begin Data for this exercise

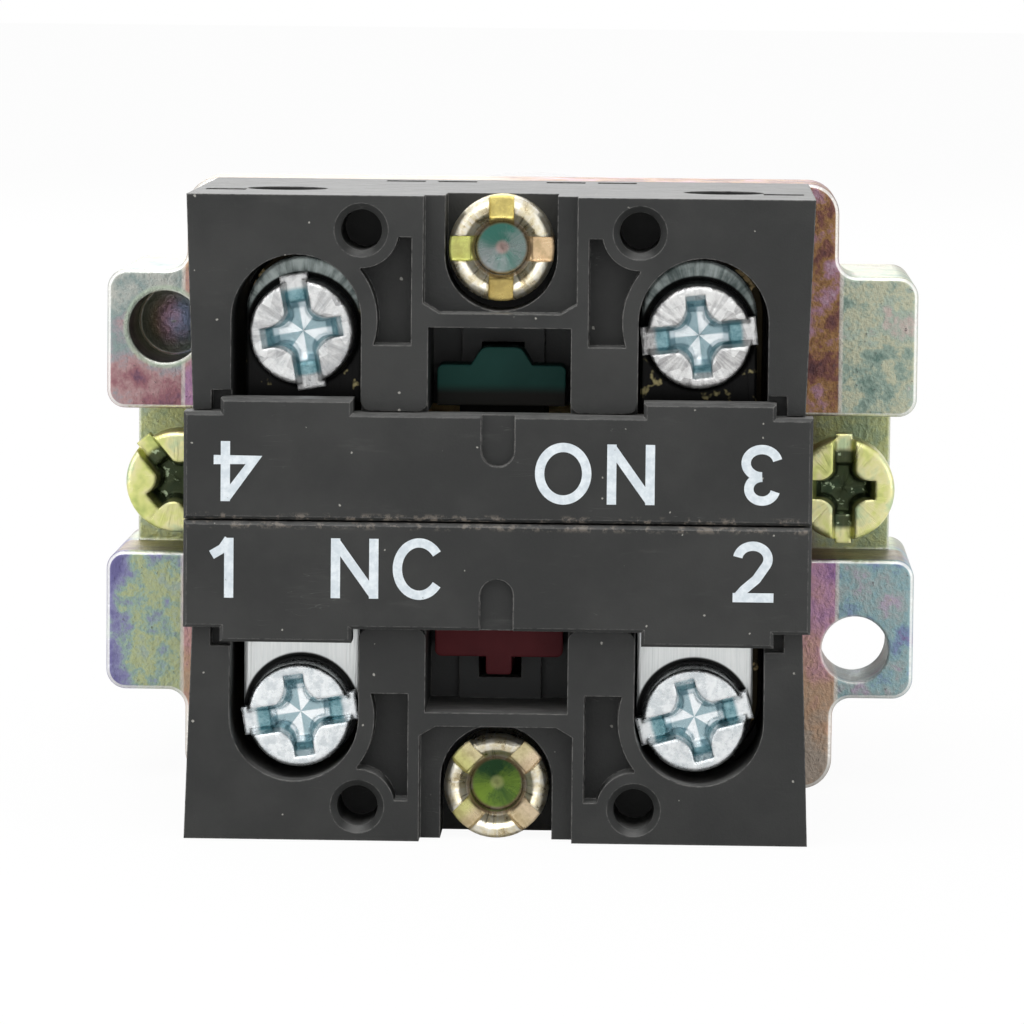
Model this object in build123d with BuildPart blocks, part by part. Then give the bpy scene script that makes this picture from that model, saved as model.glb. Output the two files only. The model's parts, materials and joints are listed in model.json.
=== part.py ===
from build123d import *
from math import atan2, cos, degrees, radians, sin
import os

# Panel push button, 22 mm size: operator head in front of the panel, die-cast fixing collar behind it,
# and one normally open and one normally closed contact block screwed to the collar's rear.
# Frame: origin on the barrel's axis in the panel's front face, +Y to the rear, +Z up, button faces -Y.
# Millimetres. "radius", "height", "depth" are sizes; names ending in _y are places along the axis.

# ---- clearances ----
slide_gap = 0.08        # radial gap of a part that slides or turns in its guide
thread_gap = 0.05       # radial gap between a screw and its tapped hole
seat_gap = 0.1          # gap between pieces that are fitted by hand
press_gap = 0.02        # radial gap drawn at a pressed or snapped joint

# ---- panel and operator head ----
panel_thickness = 3.0
button_travel = 4.3
barrel_radius = 11.0
gasket_thickness = 1.0
gasket_width = 2.4
flange_radius = 12.8
flange_thickness = 6.7
bezel_radius = 14.0
bezel_height = 11.0
bezel_rounding = 1.3
cap_radius = 10.5
cap_thickness = 1.6
cap_wall = 1.2
cap_drop = 0.4          # how far the cap's face lies below the bezel's rim
cap_guide = 1.4         # length of skirt inside the flange at rest
cap_rounding = 0.5
stem_radius = 6.0
stem_wall = 1.5
boss_wall = 0.95
boss_length = 3.0
seal_height = 0.75
seal_depth = 0.65
web_y = 8.0             # front face of the barrel's inner web, which carries the return spring
web_thickness = 2.0
ring_thickness = 0.9
ring_radius = 7.4
ring_groove = 0.7
spring_bore_radius = 8.8
rear_bore_radius = 8.6
return_coil_radius = 7.6
return_wire_radius = 0.4
return_turns = 6.5
pusher_plate_radius = 8.2
pusher_plate_thickness = 2.2
key_width = 3.0
key_height = 1.0
key_length = 3.0

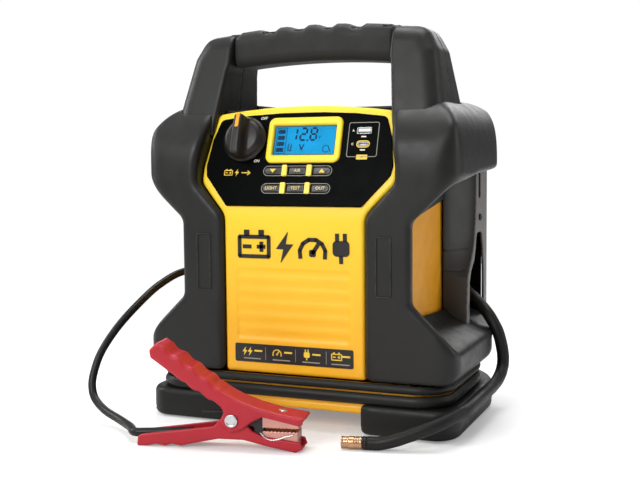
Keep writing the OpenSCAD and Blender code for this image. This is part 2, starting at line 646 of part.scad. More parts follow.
// A torsion spring: close coils round the pin, and a leg towards each handle
spring_wire = 1.8;
spring_coils = 7;
module spring() {
    inner_r = pin_r + 0.7;
    half_l = spring_coils * spring_wire / 2;
    ridges = [for (k = [0:2 * spring_coils]) [inner_r + spring_wire - 0.4 * ((k + 1) % 2), k * spring_wire / 2 - half_l]];
    translate([pivot_at[0], 0, pivot_at[1]]) {
        rotate([90, 0, 0]) rotate_extrude() polygon(concat([[inner_r, -half_l]], ridges, [[inner_r, half_l]]));
        for (leg = [[-1, 150], [1, 196]]) translate([0, leg[0] * (half_l - spring_wire), 0]) rotate([0, -leg[1], 0])
            translate([0, 0, -leg[0] * (inner_r + spring_wire / 2)]) rotate([0, 90, 0]) cylinder(r = 0.7, h = 24);
    }
}

places = [red_place, black_place];

// ---------- parts ----------

front_cover();
mirror([1, 0, 0]) side_shell();  // left_side_shell
side_shell();  // right_side_shell
core_housing();
rear_cover();
top_deck();
base_tray();
bumper_ribs();
mirror([1, 0, 0]) foot();  // left_foot
foot();  // right_foot
rubber_pads();
handle_half(true);  // handle_front
handle_half(false);  // handle_rear
handle_grip();
control_panel();
display_bezel();
display_window();
display_module();
usb_sockets();
main_board();
rotary_switch();
front_labels();
mirror([1, 0, 0]) bay_cover();  // left_bay_cover
bay_cover();  // right_bay_cover
housing_screws();
battery();
battery_terminals();
compressor_motor();
compressor_frame();
motor_rotor();
crank_gear();
piston();
charger_board();
ac_inlet();
ac_flap();
lamp_lens();
lamp_reflector();
selector_knob();
knob_pointer();
key(0, 0);  // key_down
key(1, 0);  // key_air
key(2, 0);  // key_up
key(0, 1);  // key_light
key(1, 1);  // key_test
key(2, 1);  // key_usb
air_hose();
hose_ferrule();
air_chuck();
red_cable();
black_cable();
color([0.8, 0.15, 0.2]) at_clamp(red_place) clamp_lower();  // red_clamp_lower
color([0.8, 0.15, 0.2]) at_clamp(red_place) clamp_upper();  // red_clamp_upper
color([0.75, 0.5, 0.4]) at_clamp(red_place) jaw(0);  // red_jaw_lower
color([0.75, 0.5, 0.4]) at_clamp(red_place) jaw(1);  // red_jaw_upper
color([0.12, 0.12, 0.12]) at_clamp(black_place) clamp_lower();  // black_clamp_lower
color([0.12, 0.12, 0.12]) at_clamp(black_place) clamp_upper();  // black_clamp_upper
color([0.75, 0.5, 0.4]) at_clamp(black_place) jaw(0);  // black_jaw_lower
color([0.75, 0.5, 0.4]) at_clamp(black_place) jaw(1);  // black_jaw_upper
color([0.75, 0.75, 0.78]) for (p = places) at_clamp(p) {  // clamp_pins
    pivot_pin();
    pivot_heads();
}
color([0.1, 0.1, 0.1]) for (p = places) at_clamp(p) spring();  // clamp_springs
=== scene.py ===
"""The looks of the jump starter pack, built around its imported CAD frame.

Shapes are worked out in millimetres in the part's own frame: X to the pack's right, Y into the pack, Z up.
Moulded parts are distance fields, meshed on a grid and pulled on to the field's surface.
"""

import json
import math

import bmesh
import bpy
import numpy as np
from mathutils import Matrix, Vector


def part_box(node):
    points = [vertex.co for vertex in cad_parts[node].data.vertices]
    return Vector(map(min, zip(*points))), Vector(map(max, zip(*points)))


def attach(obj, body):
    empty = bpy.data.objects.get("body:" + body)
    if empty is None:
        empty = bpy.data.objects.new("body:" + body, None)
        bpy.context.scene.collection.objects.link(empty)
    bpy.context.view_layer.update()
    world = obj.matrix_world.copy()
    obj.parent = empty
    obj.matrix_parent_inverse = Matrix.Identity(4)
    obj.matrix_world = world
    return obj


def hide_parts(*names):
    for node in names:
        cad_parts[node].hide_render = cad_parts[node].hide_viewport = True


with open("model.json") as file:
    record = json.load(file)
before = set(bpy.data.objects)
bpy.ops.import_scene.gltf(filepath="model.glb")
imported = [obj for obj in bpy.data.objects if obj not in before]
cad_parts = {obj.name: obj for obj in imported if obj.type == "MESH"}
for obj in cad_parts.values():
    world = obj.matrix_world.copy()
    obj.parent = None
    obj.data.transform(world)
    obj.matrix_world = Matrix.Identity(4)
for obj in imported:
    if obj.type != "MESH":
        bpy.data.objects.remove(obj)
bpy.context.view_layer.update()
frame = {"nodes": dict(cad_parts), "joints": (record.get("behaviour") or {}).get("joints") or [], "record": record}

MM = 0.001


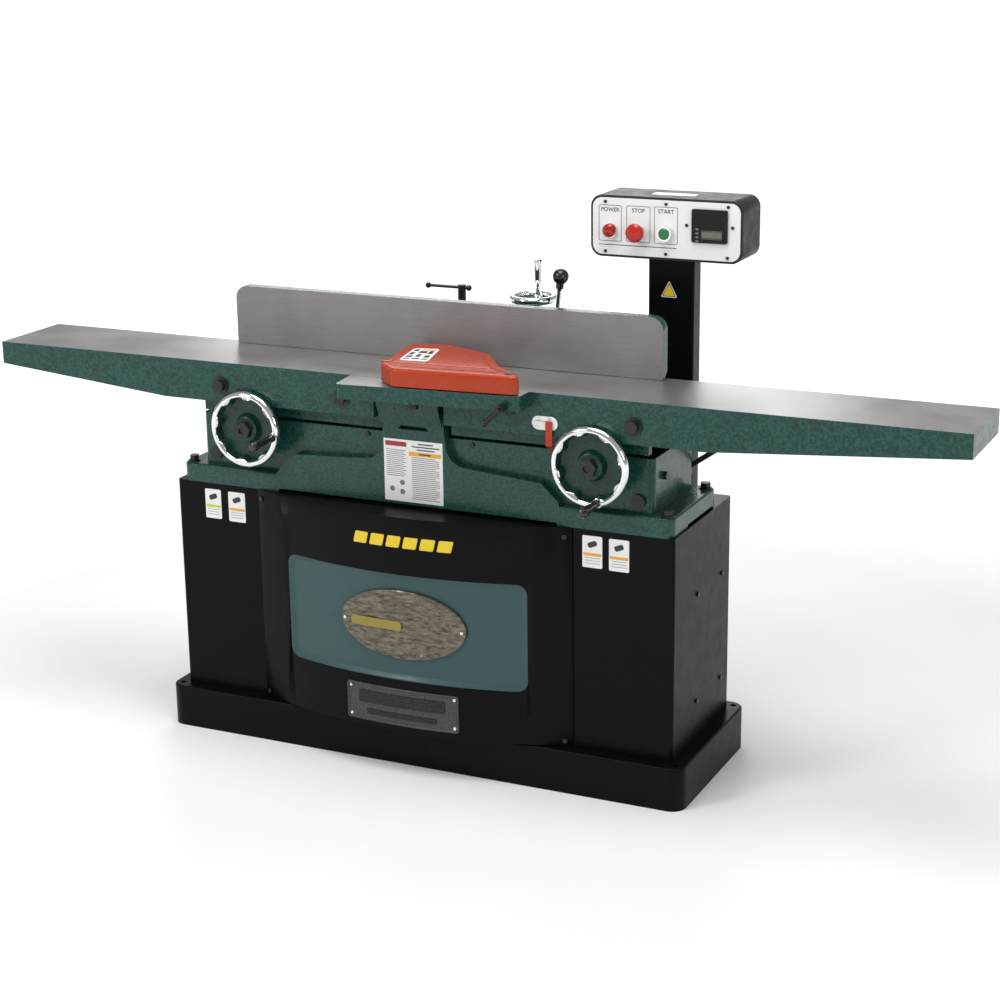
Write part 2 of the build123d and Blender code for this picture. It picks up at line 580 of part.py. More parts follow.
# ---------------------------------------------------------------- cutterhead and drive
HEAD_PULLEY_R, MOTOR_PULLEY_R = 28.0, 50.0
PULLEY_Y, BELT_Y = (91.0, 117.0), (94.5, 113.5)
MOTOR_Z = 290.0
INSERT_ROWS, INSERTS_PER_ROW = 4, 11


def insert_planes():
    """Planes on the seats of the cutter inserts, in rows that twist around the head."""
    spacing = (HEAD_REAR - HEAD_FRONT - 20) / (INSERTS_PER_ROW - 1)
    for row in range(INSERT_ROWS):
        for index in range(INSERTS_PER_ROW):
            y = HEAD_FRONT + 10 + spacing * index
            turn = math.radians(row * 360 / INSERT_ROWS + index * 7)
            out = (math.sin(turn), 0, math.cos(turn))
            yield Plane(origin=(HEAD_X + 33.5 * out[0], y, HEAD_Z + 33.5 * out[2]),
                        x_dir=(0, 1, 0), z_dir=out)


def make_cutterhead():
    with BuildPart() as cutterhead:
        barrel(HEAD_X, HEAD_Z, 37, (HEAD_FRONT, HEAD_REAR))
        for seat in insert_planes():
            with BuildSketch(seat):
                Rectangle(14, 14)
            extrude(amount=6, mode=Mode.SUBTRACT)
        barrel(HEAD_X, HEAD_Z, 18, (HEAD_REAR - 5, 58))
        barrel(HEAD_X, HEAD_Z, JOURNAL_R, (TABLE_FRONT + 1, HEAD_FRONT + 5))
        barrel(HEAD_X, HEAD_Z, JOURNAL_R, (57, PULLEY_Y[0]))
    save(cutterhead, "cutterhead")

    with BuildPart() as cutter_inserts:
        for seat in insert_planes():
            with BuildSketch(seat):
                Rectangle(14, 14)
            extrude(amount=5)
    save(cutter_inserts, "cutter_inserts")

    with BuildPart() as bearing_blocks:
        for y in ((TABLE_FRONT, HEAD_FRONT - 2), (60, 80)):
            block((HEAD_X - 32, HEAD_X + 32), y, (BLOCK_SEAT, HEAD_Z))
            barrel(HEAD_X, HEAD_Z, 26, y)
        slope_corbel()
        for y in ((TABLE_FRONT, HEAD_FRONT - 2), (60, 80)):
            barrel(HEAD_X, HEAD_Z, JOURNAL_R + FIT, (y[0] - 1, y[1] + 1), Mode.SUBTRACT)
    save(bearing_blocks, "bearing_blocks")

    with BuildPart() as cutterhead_pulley:
        barrel(HEAD_X, HEAD_Z, HEAD_PULLEY_R, PULLEY_Y)
        for y in ((PULLEY_Y[0], 94), (114, PULLEY_Y[1])):
            barrel(HEAD_X, HEAD_Z, HEAD_PULLEY_R + 6, y)
    save(cutterhead_pulley, "cutterhead_pulley")


def make_drive():
    with BuildPart() as drive_belt:
        for grow, mode in ((5.8, Mode.ADD), (0.3, Mode.SUBTRACT)):
            with BuildSketch(across(BELT_Y[1])):
                with Locations((HEAD_X, HEAD_Z)):
                    Circle(HEAD_PULLEY_R + grow)
                with Locations((HEAD_X, MOTOR_Z)):
                    Circle(MOTOR_PULLEY_R + grow)
                make_hull()
            extrude(amount=BELT_Y[1] - BELT_Y[0], mode=mode)
    save(drive_belt, "drive_belt")

    with BuildPart() as motor:
        barrel(HEAD_X, MOTOR_Z, 82, (-118, 72))
        barrel(HEAD_X, MOTOR_Z, 70, (-132, -118))
        with BuildSketch(across(56)):
            with Locations((HEAD_X, MOTOR_Z)):
                with PolarLocations(82, 24):
                    Rectangle(8, 3)
        extrude(amount=150)
        barrel(HEAD_X, MOTOR_Z, 12 + FIT, (40, 73), Mode.SUBTRACT)
        block((HEAD_X + 30, HEAD_X + 90), (-90, 30), (MOTOR_Z + 20, MOTOR_Z + 80))
        block((HEAD_X - 90, HEAD_X + 90), (-110, 60), (MOTOR_Z - 96, MOTOR_Z - 88))
        for x in (-70, 46):
            block((HEAD_X + x, HEAD_X + x + 24), (-100, 50), (MOTOR_Z - 90, MOTOR_Z - 50))
        for x in (-88, 64):
            block((HEAD_X + x, HEAD_X + x + 24), (-105, 55), (PLINTH_Z, MOTOR_Z - 95))
    save(motor, "motor")

    with BuildPart() as motor_pulley:
        barrel(HEAD_X, MOTOR_Z, 12, (42, PULLEY_Y[1]))
        barrel(HEAD_X, MOTOR_Z, MOTOR_PULLEY_R, PULLEY_Y)
        for y in ((PULLEY_Y[0], 94), (114, PULLEY_Y[1])):
            barrel(HEAD_X, MOTOR_Z, MOTOR_PULLEY_R + 6, y)
    save(motor_pulley, "motor_pulley")

    with BuildPart() as belt_guard:
        block((-62, 74), (87, 126), (CABINET_Z, 818))
        block((-60, 72), (89, 124), (CABINET_Z - 1, 816), Mode.SUBTRACT)
        barrel(HEAD_X, HEAD_Z, 20, (86, 90), Mode.SUBTRACT)
        fillet(belt_guard.edges().filter_by(Axis.Y).sort_by(Axis.Z)[-2:], 12)
    save(belt_guard, "belt_guard")

    port_x, port_z, port_r = -190, 450, 50.8
    duct = ((58, 548), (-46, 548), (-110, 520), (-246, 520), (-246, 388), (-160, 388), (58, 522))
    with BuildPart() as dust_chute:
        with BuildSketch(across(50)):
            Polygon(*duct, align=None)
        extrude(amount=183)
        with BuildSketch(across(48)):
            Polygon(*duct, align=None)
            offset(amount=-2, mode=Mode.REPLACE)
        extrude(amount=179, mode=Mode.SUBTRACT)
        block((-44, 56), (-131, 48), (530, 549), Mode.SUBTRACT)
        barrel(port_x, port_z, port_r - 0.8, (48, CABINET_Y + 1))
        barrel(port_x, port_z, port_r + 10, (CABINET_Y, CABINET_Y + 3))
        barrel(port_x, port_z, port_r, (CABINET_Y + 2, CABINET_Y + 43))
        barrel(port_x, port_z, port_r - 2.5, (40, CABINET_Y + 44), Mode.SUBTRACT)
    save(dust_chute, "dust_chute")


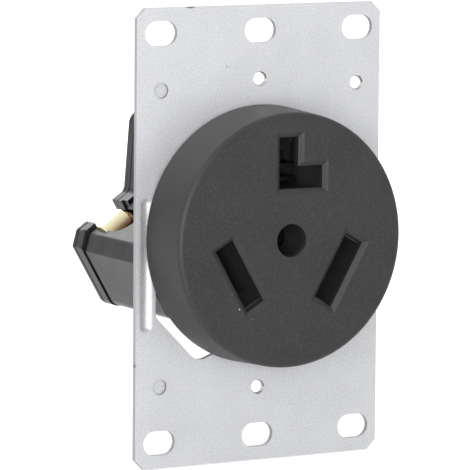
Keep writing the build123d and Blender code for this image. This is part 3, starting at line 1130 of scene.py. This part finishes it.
@dataclass
class Studio:
    """The pale floor, the soft light and the camera.

    Angles are in degrees, the lens and the sensor in millimetres, and the rest in metres.
    """

    azimuth: float = -29.955
    elevation: float = 7.041
    roll: float = 0.451
    distance: float = 0.83298
    target: Triple = (-0.005617, 0.0, -0.000008)
    lens: float = 312.8
    sensor: float = 36.0
    clip: Pair = (0.01, 20.0)
    floor_half: float = 3.0
    floor_gap: float = 0.0002
    floor_colour: Colour = grey(0.90)
    # What the floor glows with where it is seen, near the object and far from it.
    floor_glow: Pair = (0.54, 0.75)
    glow_reach: Pair = (0.12, 0.70)
    ambient: float = 0.41
    lamps: tuple[Lamp, ...] = (
        Lamp("key", -60.0, 24.0, 1.0, 0.8, 0.36),
        Lamp("front", -30.0, -2.0, 0.36, 0.2, 0.60),
        Lamp("fill", 35.0, 10.0, 1.2, 0.8, 0.04),
        Lamp("top", 20.0, 72.0, 1.0, 0.6, 0.09),
        Lamp("back", 170.0, 35.0, 1.2, 0.8, 0.26),
    )

    def build(self) -> None:
        """Set up everything that isn't the object."""
        low, high = cad_box
        self.lay_floor(low.z - self.floor_gap)
        self.light_world()
        for lamp in self.lamps:
            lamp.build((low + high) / 2)
        self.place_camera()
        bpy.context.scene.view_settings.view_transform = "Standard"

    @staticmethod
    def seen(tree: bpy.types.NodeTree) -> Socket:
        """A value of 1 for rays from the camera and for reflected and refracted ones.

        Args:
            tree: The node tree to add to.

        Returns:
            The value.
        """
        path = tree.nodes.new("ShaderNodeLightPath")
        total = path.outputs["Is Camera Ray"]
        for name in ("Is Glossy Ray", "Is Transmission Ray"):
            node = tree.nodes.new("ShaderNodeMath")
            node.operation = "MAXIMUM"
            tree.links.new(total, node.inputs[0])
            tree.links.new(path.outputs[name], node.inputs[1])
            total = node.outputs["Value"]
        return total

    def mix_seen(self, tree: bpy.types.NodeTree, unseen: Socket, seen: Socket, kind: str) -> None:
        """End a node tree with one shader where it is seen and another where it only lights.

        Args:
            tree: The node tree.
            unseen: The shader that only lights.
            seen: The shader that is seen.
            kind: The type of the output node.
        """
        mix = tree.nodes.new("ShaderNodeMixShader")
        output = tree.nodes.new(kind)
        tree.links.new(self.seen(tree), mix.inputs["Fac"])
        tree.links.new(unseen, mix.inputs[1])
        tree.links.new(seen, mix.inputs[2])
        tree.links.new(mix.outputs["Shader"], output.inputs["Surface"])

    def floor_material(self) -> bpy.types.Material:
        """Returns the floor's material: plain, with a glow where it is seen."""
        material = bpy.data.materials.new("floor")
        material.use_nodes = True
        tree = material.node_tree
        tree.nodes.clear()
        plain = tree.nodes.new("ShaderNodeBsdfDiffuse")
        plain.inputs["Color"].default_value = (*self.floor_colour, 1.0)
        place = tree.nodes.new("ShaderNodeTexCoord").outputs["Object"]
        away = tree.nodes.new("ShaderNodeVectorMath")
        away.operation = "LENGTH"
        tree.links.new(place, away.inputs[0])
        growth = tree.nodes.new("ShaderNodeMapRange")
        tree.links.new(away.outputs["Value"], growth.inputs["Value"])
        set_range(growth, self.glow_reach, self.floor_glow)
        glow = tree.nodes.new("ShaderNodeEmission")
        tree.links.new(growth.outputs["Result"], glow.inputs["Strength"])
        lit = tree.nodes.new("ShaderNodeAddShader")
        tree.links.new(plain.outputs["BSDF"], lit.inputs[0])
        tree.links.new(glow.outputs["Emission"], lit.inputs[1])
        self.mix_seen(
            tree, plain.outputs["BSDF"], lit.outputs["Shader"], "ShaderNodeOutputMaterial"
        )
        return material

    def lay_floor(self, height: float) -> None:
        """Lay the floor.

        Args:
            height: Its height in metres.
        """
        shape = bmesh.new()
        bmesh.ops.create_grid(
            shape,
            x_segments=1,
            y_segments=1,
            size=self.floor_half,
            matrix=Matrix.Translation((0.0, 0.0, height)),
        )
        mesh = bpy.data.meshes.new("floor")
        shape.to_mesh(mesh)
        shape.free()
        mesh.materials.append(self.floor_material())
        floor = bpy.data.objects.new("floor", mesh)
        bpy.context.scene.collection.objects.link(floor)

    def light_world(self) -> None:
        """Make the world white where it is seen and softer where it only lights."""
        world = bpy.data.worlds.new("studio")
        world.use_nodes = True
        tree = world.node_tree
        tree.nodes.clear()
        shaders = []
        for strength in (self.ambient, 1.0):
            node = tree.nodes.new("ShaderNodeBackground")
            node.inputs["Color"].default_value = (1.0, 1.0, 1.0, 1.0)
            node.inputs["Strength"].default_value = strength
            shaders.append(node.outputs["Background"])
        self.mix_seen(tree, *shaders, "ShaderNodeOutputWorld")
        bpy.context.scene.world = world

    def place_camera(self) -> None:
        """Set the camera where the photograph was taken from."""
        back = direction(self.azimuth, self.elevation)
        roll = math.radians(self.roll)
        right = (-back).cross(Vector((0.0, 0.0, 1.0))).normalized()
        up = right.cross(-back)
        turned_right = right * math.cos(roll) + up * math.sin(roll)
        turned_up = up * math.cos(roll) - right * math.sin(roll)
        data = bpy.data.cameras.new("camera")
        data.lens = self.lens
        data.sensor_width = self.sensor
        data.clip_start, data.clip_end = self.clip
        camera = bpy.data.objects.new("camera", data)
        place = Matrix.Translation(Vector(self.target) + back * self.distance)
        turn = Matrix((turned_right, turned_up, back)).transposed()
        camera.matrix_world = place @ turn.to_4x4()
        bpy.context.scene.collection.objects.link(camera)
        bpy.context.scene.camera = camera


def main() -> None:
    """Build the outlet's sub-assemblies in order, then the studio."""
    bench = Bench()
    assemblies = (
        MountingStrap(),
        MouldedFace(),
        RearHousing(),
        Contacts(),
        Terminals(),
        Fasteners(),
    )
    for assembly in assemblies:
        assembly.build(bench)
    Studio().build()


if __name__ == "__main__":
    main()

end Data for this exercise

Exercise objective: Write the lines again exactly, beginning at the line that has "obj.matrix_world = world" and stopping after the line that has "x_dir=(0, 1, 0), z_dir=out)"; include no other lines.

The response:
    obj.matrix_world = world
    return obj


def hide_parts(*names):
    for node in names:
        cad_parts[node].hide_render = cad_parts[node].hide_viewport = True


with open("model.json") as file:
    record = json.load(file)
before = set(bpy.data.objects)
bpy.ops.import_scene.gltf(filepath="model.glb")
imported = [obj for obj in bpy.data.objects if obj not in before]
cad_parts = {obj.name: obj for obj in imported if obj.type == "MESH"}
for obj in cad_parts.values():
    world = obj.matrix_world.copy()
    obj.parent = None
    obj.data.transform(world)
    obj.matrix_world = Matrix.Identity(4)
for obj in imported:
    if obj.type != "MESH":
        bpy.data.objects.remove(obj)
bpy.context.view_layer.update()
frame = {"nodes": dict(cad_parts), "joints": (record.get("behaviour") or {}).get("joints") or [], "record": record}

MM = 0.001


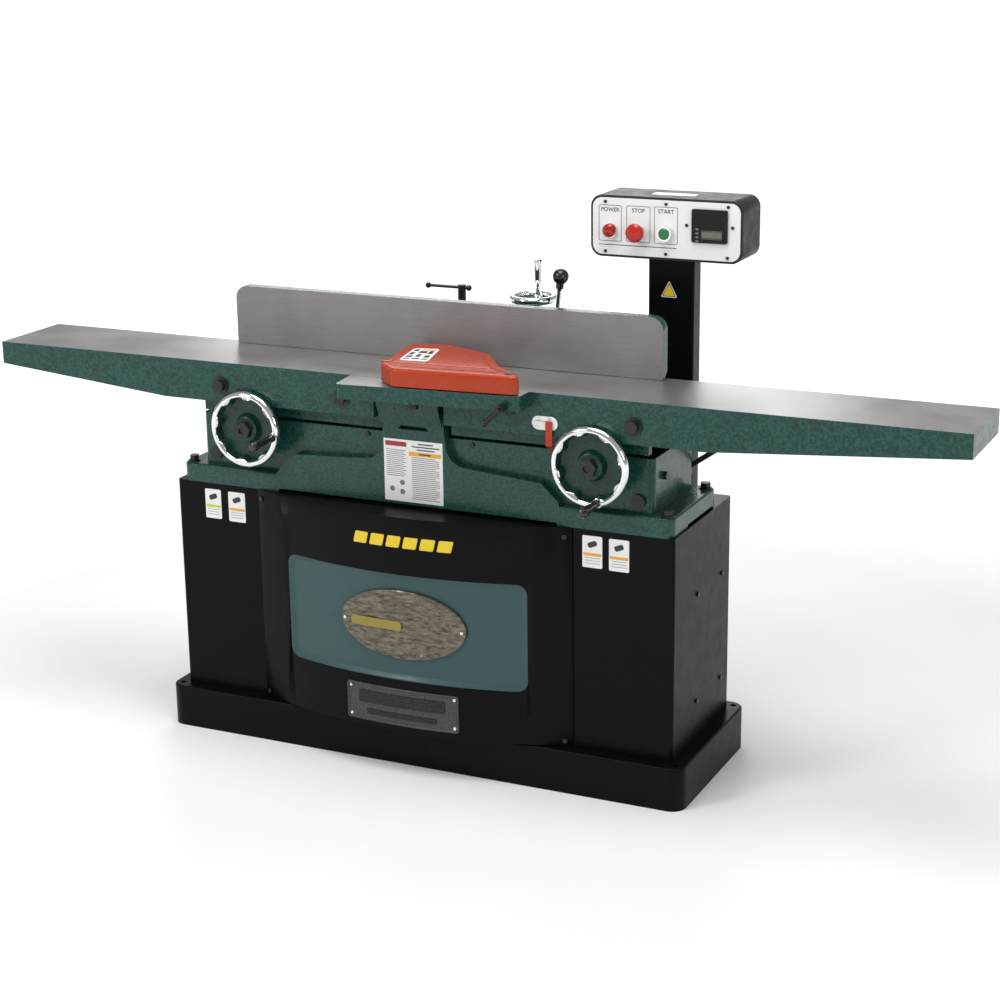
Write part 2 of the build123d and Blender code for this picture. It picks up at line 580 of part.py. More parts follow.
# ---------------------------------------------------------------- cutterhead and drive
HEAD_PULLEY_R, MOTOR_PULLEY_R = 28.0, 50.0
PULLEY_Y, BELT_Y = (91.0, 117.0), (94.5, 113.5)
MOTOR_Z = 290.0
INSERT_ROWS, INSERTS_PER_ROW = 4, 11


def insert_planes():
    """Planes on the seats of the cutter inserts, in rows that twist around the head."""
    spacing = (HEAD_REAR - HEAD_FRONT - 20) / (INSERTS_PER_ROW - 1)
    for row in range(INSERT_ROWS):
        for index in range(INSERTS_PER_ROW):
            y = HEAD_FRONT + 10 + spacing * index
            turn = math.radians(row * 360 / INSERT_ROWS + index * 7)
            out = (math.sin(turn), 0, math.cos(turn))
            yield Plane(origin=(HEAD_X + 33.5 * out[0], y, HEAD_Z + 33.5 * out[2]),
                        x_dir=(0, 1, 0), z_dir=out)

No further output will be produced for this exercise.